Saturday, March 29, 2008

More on this WAM thing

My last post generated more interest than I initially expected. I guess it's one of those dormant issues that people have come to accept because it's just how the large vendors sell their Web Access Management (WAM) products (i.e. software).

I asked a few questions in a couple of sections and P2 Security's CTO, Jeff Gresham has responded by way of a comment. For those of you reading this via the RSS Feed and don't feel like clicking through, I'll repost it here:

"Ian,

We appreciate your interest in our maXecurity product line.

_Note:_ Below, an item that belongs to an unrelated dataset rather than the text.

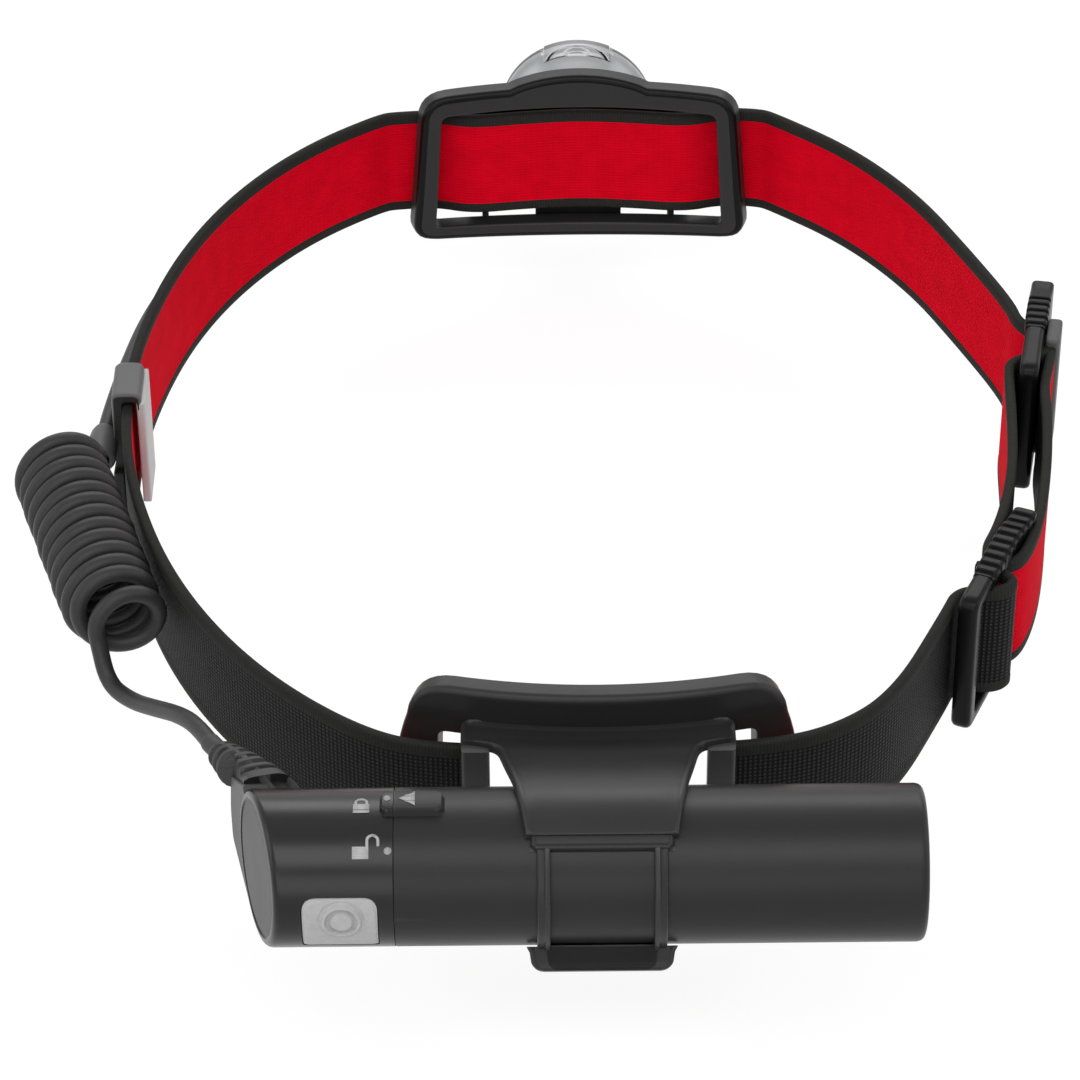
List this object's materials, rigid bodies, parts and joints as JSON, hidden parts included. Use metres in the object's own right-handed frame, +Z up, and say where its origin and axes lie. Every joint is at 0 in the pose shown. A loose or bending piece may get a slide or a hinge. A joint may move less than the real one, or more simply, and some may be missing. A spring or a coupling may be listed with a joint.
{
  "type": "headlamp",
  "caption": "Headlamp on an elastic head strap, with a tilting, focusing lamp in front, a cylindrical battery pack in a nape holder and a curly lead along the side.",
  "frame": {"origin": "middle of the head opening, on the plane that the two frames stand on", "axes": "+Y to the wearer's forehead and the lamp, +Z up, +X to the wearer's right"},
  "size_m": [0.1882, 0.2546, 0.0383],
  "materials": {
    "black_plastic": "matt, moulded",
    "pack_plastic": "matt, soft sheen",
    "cap_plastic": "satin",
    "button_silicone": "matt",
    "strap_weave": "woven elastic, red inside and black outside",
    "strap_black": "woven elastic, black",
    "grey_plastic": "matt",
    "light_plastic": "matt",
    "lead_rubber": "matt",
    "silver_shell": "satin",
    "dark_metal": "anodised",
    "steel": "brushed",
    "lens_glass": "clear",
    "board": "solder mask",
    "led_board_white": "white solder mask",
    "led_yellow": "phosphor under clear dome",
    "switch_metal": "tinned",
    "cell_wrap": "shrink wrap",
    "contact_brass": "plated",
    "seal_rubber": "greased"
  },
  "bodies": {
    "headband_set": {"headband": "strap_weave", "rear_strap": "strap_black", "strap_end_stop": "grey_plastic", "front_slider": "black_plastic", "rear_slider": "black_plastic", "cable_clip": "grey_plastic", "clip_plate": "light_plastic", "forehead_frame": "black_plastic", "nape_frame": "black_plastic", "lamp_base": "black_plastic", "hinge_pins": "steel", "lamp_gland": "lead_rubber", "pack_holder": "black_plastic", "holder_cradle": "black_plastic", "battery_cap": "cap_plastic", "tact_switch": "switch_metal", "control_board": "board", "tube_seal": "seal_rubber", "front_contact": "contact_brass", "strain_relief": "lead_rubber", "cord_lower": "lead_rubber", "cord_coil": "lead_rubber", "cord_upper": "lead_rubber"},
    "lamp_head": {"lamp_housing": "silver_shell", "heat_sink": "dark_metal", "led_board": "led_board_white", "led_emitter": "led_yellow", "bezel_ring": "dark_metal"},
    "focus_slider": {"lens_carrier": "dark_metal", "focus_lens": "lens_glass", "focus_tab": "silver_shell"},
    "power_button": {"switch_button": "button_silicone"},
    "tube_body": {"battery_tube": "pack_plastic", "battery_cell": "cell_wrap", "tail_contact": "contact_brass"}
  },
  "joints": [
    {"name": "lamp_tilt", "type": "hinge", "parent": "headband_set", "child": "lamp_head", "pos_m": [0, 0.111, 0.0158], "axis": [-1, 0, 0], "range_deg": [0, 50]},
    {"name": "focus_slide", "type": "slide", "parent": "lamp_head", "child": "focus_slider", "axis": [0, 1, 0], "range_m": [0, 0.004]},
    {"name": "button_press", "type": "slide", "parent": "headband_set", "child": "power_button", "axis": [0, 1, 0], "range_m": [0, 0.0008], "stiffness_N_per_m": 1500, "springref_m": -0.0003},
    {"name": "tube_twist", "type": "hinge", "parent": "headband_set", "child": "tube_body", "pos_m": [0, -0.12262, 0.024], "axis": [1, 0, 0], "range_deg": [0, 45]}
  ]
}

The technology team at P2 Security has been deploying conventional Web Access Management solutions at medium to large enterprises for the better part of a decade. It was our experience with deployment, maintenance and compliance issues that motivated us to develop our appliance-based maXecurity solution.

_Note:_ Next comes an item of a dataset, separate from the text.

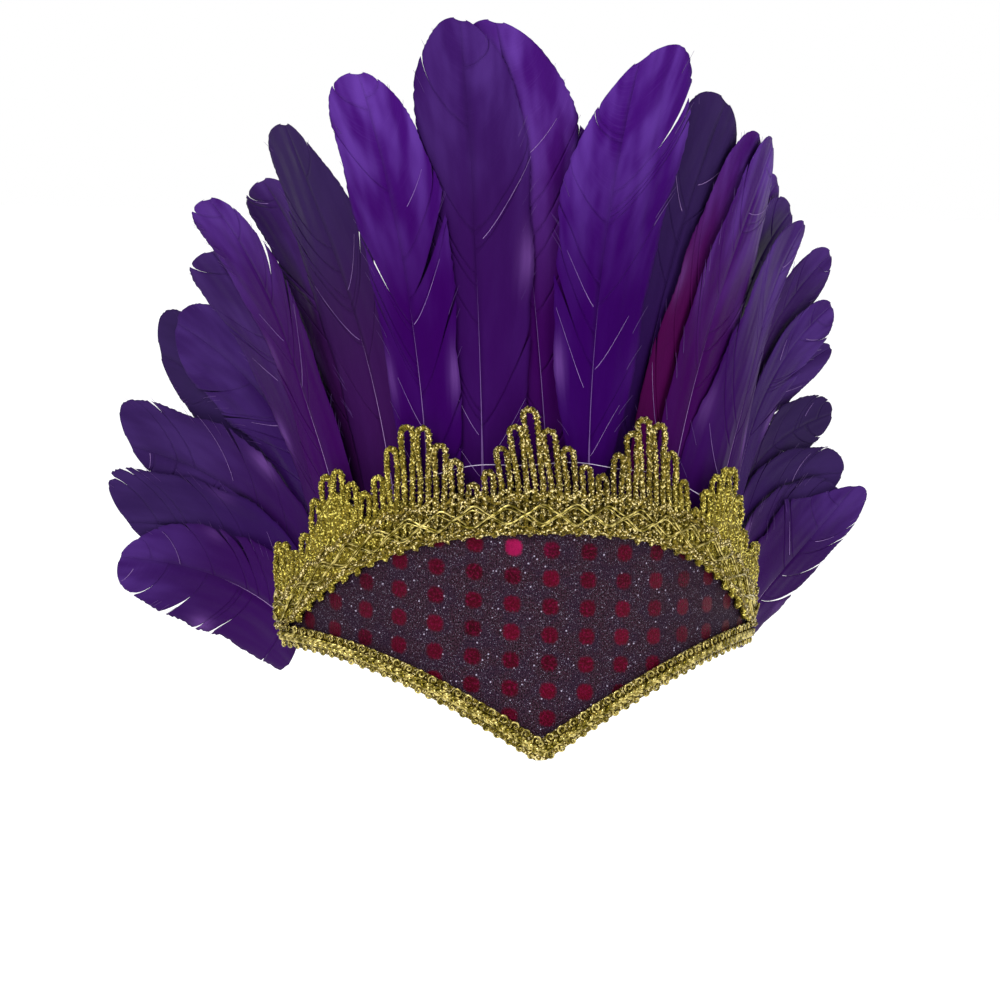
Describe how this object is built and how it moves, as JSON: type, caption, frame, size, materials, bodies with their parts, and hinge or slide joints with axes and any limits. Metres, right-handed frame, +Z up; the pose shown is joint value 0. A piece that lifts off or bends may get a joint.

With maXecurity, we have adopted a "fewer moving parts" philosophy, and have collapsed the conventional three layer architecture (web agents or proxies + policy servers + policy store) to a two layer architecture (proxy appliances + policy store). We see this as a distinct advantage in terms of hardware cost, as well as deployment and maintenance effort, all of which translate to a lower total cost of ownership for our customers. Since a maXecurity solution includes hardware, customers are not required to acquire and deploy any additional hardware or software for a policy server layer. Also, no OS-level system administrators are required to maintain Unix- or Windows-based policy servers. Between hardware and IT staff, we have observed large enterprises (with 100s of thousands of users and hundreds of protected web applications) spending millions of dollars per year on WAM policy servers. By eliminating the policy server layer, these costs can be avoided, with the resulting savings allowing customers to achieve ROI in a matter of months.

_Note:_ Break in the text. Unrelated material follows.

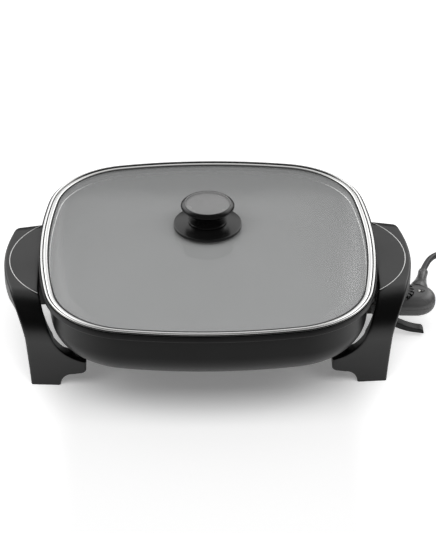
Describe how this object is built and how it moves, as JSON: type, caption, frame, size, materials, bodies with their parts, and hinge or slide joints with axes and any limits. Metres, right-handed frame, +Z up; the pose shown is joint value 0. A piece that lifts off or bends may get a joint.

With regard to your question: "...how [do] they manage security policies when someone decides to buy more than 1 appliance," maXecurity appliances are grouped into clusters that share the same policy configuration. All policy information is maintained in a centralized LDAP policy store. Policy changes are made from any appliance, written to the policy store, and all other appliances in the same cluster will detect the changes in the policy store and enforce them locally. Any combination of maXecurity Basic (500 users), maXecurity Pro (5000 users) and maXecurity Enterprise (50000 users) appliances can make up a cluster, allowing a maXecurity infrastructure to scale from the smallest to the largest enterprise.

I hope that I've addressed your questions regarding our maXecurity product line.

Jeff Gresham
Chief Technology Officer
P2 Security LLC"

There is some truth to what he says. Of course, it doesn't mean it is any easier to manage from an overall standpoint. I maintain that it is still a point solution for those that have a specific need to address their Web Access Management problems.